Before we did another trip, LaForme was the only one left of the original crew. Woods and Fleiger went on rest. Barton went to a Canadian Flying Boat Squadron. Tommy had already gone on his Captain’s course. LaForme and I went on leave and come back to start our to train a new crew – an Englishmen. The fun had gone out of the Squadron. By this time all of the North Coates crowd had gone on rest.

It should be mentioned that somewhere shortly after the June 16 trip, someone came to my room and told me I was to report to the Station Commander immediately. I thought, my God, what have I done now to be on the carpet in front of the station Group Captain. Needless to say, I went. It turned out it was the Group Captain’s pleasure to tell me that I had been awarded the Distinguished Flying Cross. The Citation was the usual blarney about setting a high standard for the Squadron and pushing attacks against the enemy over and above the call of duty. He congratulated me but confirmed that he hoped I would not take this to be a signal that I should ease up. I felt that it should have been a Citation for the whole crew, but the R.A.F. didn’t do things that way.

A few weeks earlier the Group Captain had taken an anti-sub patrol in the Bay of Biscay with our crew. It made us all very nervous having him on board but we got through the trip. At one point AI Henry picked up a radar contact which we treated as a U-boat contact and ‘homed’ in on it with bomb doors open. He stood up between and behind the pilots on the run in. Visibility was very poor. It turned out the contact was on some boards fastened together floating, and he was very impressed that our radar could pick this up.

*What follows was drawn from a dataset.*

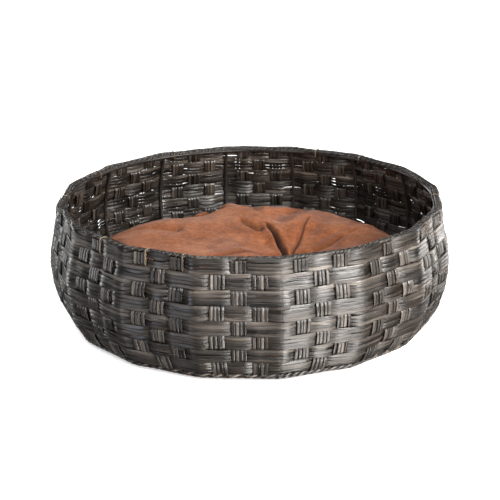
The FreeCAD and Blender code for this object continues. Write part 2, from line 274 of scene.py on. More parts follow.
# ---------------------------------------------------------------------------
# Materials
# ---------------------------------------------------------------------------
class Nodes:
    """Short calls for building a node tree."""

    def __init__(self, name):
        self.material = bpy.data.materials.new(name)
        self.material.use_nodes = True
        self.tree = self.material.node_tree
        self.tree.nodes.clear()
        self.shader = self.node("ShaderNodeBsdfPrincipled")
        output = self.node("ShaderNodeOutputMaterial")
        self.link(self.shader.outputs["BSDF"], output.inputs["Surface"])

    def node(self, kind, **settings):
        made = self.tree.nodes.new(kind)
        for key, value in settings.items():
            setattr(made, key, value)
        return made

    def link(self, start, end):
        self.tree.links.new(start, end)

    def feed(self, node, name, value):
        if isinstance(value, bpy.types.NodeSocket):
            self.link(value, node.inputs[name])
        else:
            node.inputs[name].default_value = value

    def math(self, operation, first, second):
        node = self.node("ShaderNodeMath", operation=operation)
        self.feed(node, 0, first)
        self.feed(node, 1, second)
        return node.outputs[0]

    def scaled(self, vector, scale):
        node = self.node("ShaderNodeMapping")
        self.link(vector, node.inputs["Vector"])
        node.inputs["Scale"].default_value = scale
        return node.outputs["Vector"]

    def noise(self, vector, scale, detail=3.0, roughness=0.6):
        node = self.node("ShaderNodeTexNoise")
        self.link(vector, node.inputs["Vector"])
        node.inputs["Scale"].default_value = scale
        node.inputs["Detail"].default_value = detail
        node.inputs["Roughness"].default_value = roughness
        return node.outputs["Fac"]

    def ramp(self, value, stops):
        node = self.node("ShaderNodeValToRGB")
        self.link(value, node.inputs["Fac"])
        elements = node.color_ramp.elements
        while len(elements) < len(stops):
            elements.new(0.5)
        for element, (position, colour) in zip(elements, stops):
            element.position = position
            element.color = (*colour, 1)
        return node.outputs["Color"]

    def span(self, value, low, high):
        node = self.node("ShaderNodeMapRange")
        self.link(value, node.inputs["Value"])
        node.inputs["From Min"].default_value = 0.3
        node.inputs["From Max"].default_value = 0.7
        node.inputs["To Min"].default_value = low
        node.inputs["To Max"].default_value = high
        return node.outputs["Result"]

    def bump(self, height, distance, strength=1.0, after=None):
        node = self.node("ShaderNodeBump")
        self.link(height, node.inputs["Height"])
        node.inputs["Distance"].default_value = distance
        node.inputs["Strength"].default_value = strength
        if after is not None:
            self.link(after, node.inputs["Normal"])
        return node.outputs["Normal"]

    def coordinates(self):
        return self.node("ShaderNodeTexCoord").outputs["Object"]


def strand_material(name, stops, warm_stops, roughness=(0.12, 0.50)):
    """Dyed natural strand: fibre streaks along it, blotches, painted shade at each strand's edges,
    and a thin worn lacquer.
    """
    n = Nodes(name)
    grain = n.node("ShaderNodeAttribute", attribute_name="grain").outputs["Vector"]
    tone = n.node("ShaderNodeAttribute", attribute_name="tone").outputs["Fac"]
    fine = n.noise(n.scaled(grain, (12, 2600, 1)), 1.0, 2.0)
    broad = n.noise(n.scaled(grain, (7, 700, 1)), 1.0, 2.0)
    blotch = n.noise(n.scaled(grain, (11, 60, 1)), 1.0, 3.0)
    shift = n.math("ADD", n.span(fine, -0.18, 0.18), n.span(broad, -0.22, 0.22))
    shift = n.math("ADD", shift, n.span(blotch, -0.14, 0.14))
    value = n.math("ADD", tone, shift)
    patch = n.noise(n.scaled(grain, (7, 20, 1)), 1.0, 2.0)
    mix = n.node("ShaderNodeMix", data_type="RGBA")
    n.link(n.span(patch, 0.0, 1.0), mix.inputs[0])
    n.link(n.ramp(value, stops), mix.inputs[6])
    n.link(n.ramp(value, warm_stops), mix.inputs[7])
    n.link(mix.outputs[2], n.shader.inputs["Base Color"])
    n.feed(n.shader, "Roughness", n.span(blotch, *roughness))
    n.shader.inputs["Specular IOR Level"].default_value = 0.5
    relief = n.bump(broad, 0.00030)
    n.feed(n.shader, "Normal", n.bump(fine, 0.00016, 1.0, relief))
    return n.material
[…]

On the date of July 1st, George’s logbook shows me as being a Flight Lieutenant, so I guess I was promoted somewhere around that time.

The last OPS trip with me in George’s logbook was October 24, 1943 and I was grounded after that trip. I hadn’t been feeling well for some time. The squadron had moved in early September to Ballykelly, up North in Ireland and on coming in to land after dark, it seems I levelled out feeling for the ground a couple of hundred feet in the air. LaForme was standing behind and he roared at me “Ernie go round again”. I pushed open the throttles and climbed, then turned to George and asked what that was all about. He said I had been trying to land two hundred feet above the runway. This was the second time, as it had happened a couple of trips earlier. George had to report it to the C.O. and he grounded me – end of tour.